When given the chance, play your game for the masses whenever possible. Attend conventions, livestream your game as much as possible, and allow people to actually see your game and get excited about it. Sure, you need to do all of that ‘fancy marketing junk’ (and I give you an idea as to how to do that here and here), and you can do that yourself or hire someone to do it for you (highly recommended), but first and foremost, ensure it sounds interesting. The best marketing professionals on Earth can’t entice players to purchase and play a game that sounds boring and unappealing, so do your part and make it sound compelling.


Many Other Reasons

There are also reasons why games fail. Perhaps they are unpolished, have a learning curve that is unbearable steep (thus resulting in players that stop playing almost immediately and tell those they know to stay away from the game), or even have an inflated price attached to it (e.g. a puzzle game that costs $20. Who would buy that?).

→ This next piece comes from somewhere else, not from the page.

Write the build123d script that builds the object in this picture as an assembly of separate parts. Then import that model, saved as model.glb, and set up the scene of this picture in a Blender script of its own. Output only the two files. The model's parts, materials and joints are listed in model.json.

So what can you take away from all of this?

  • Stay on track
  • Ensure your game feels ‘new’
  • Above all, do your research
    • Compare/contrast other successful games in the same genre and figure out why they succeeded. Borrow successful ideas from them, implement them into your project, and success will follow.

No one wants to be reminded that failure is a possibility, but by realizing that it is and knowing what cause failure, success can follow.

1 Response

  1. Omniquitous

    Good stuff, thanks for sharing your insight. The art style factor is a big one for me personally but I also despise clunky character controls that are disengaged. The character movement should feel like an extension of the user.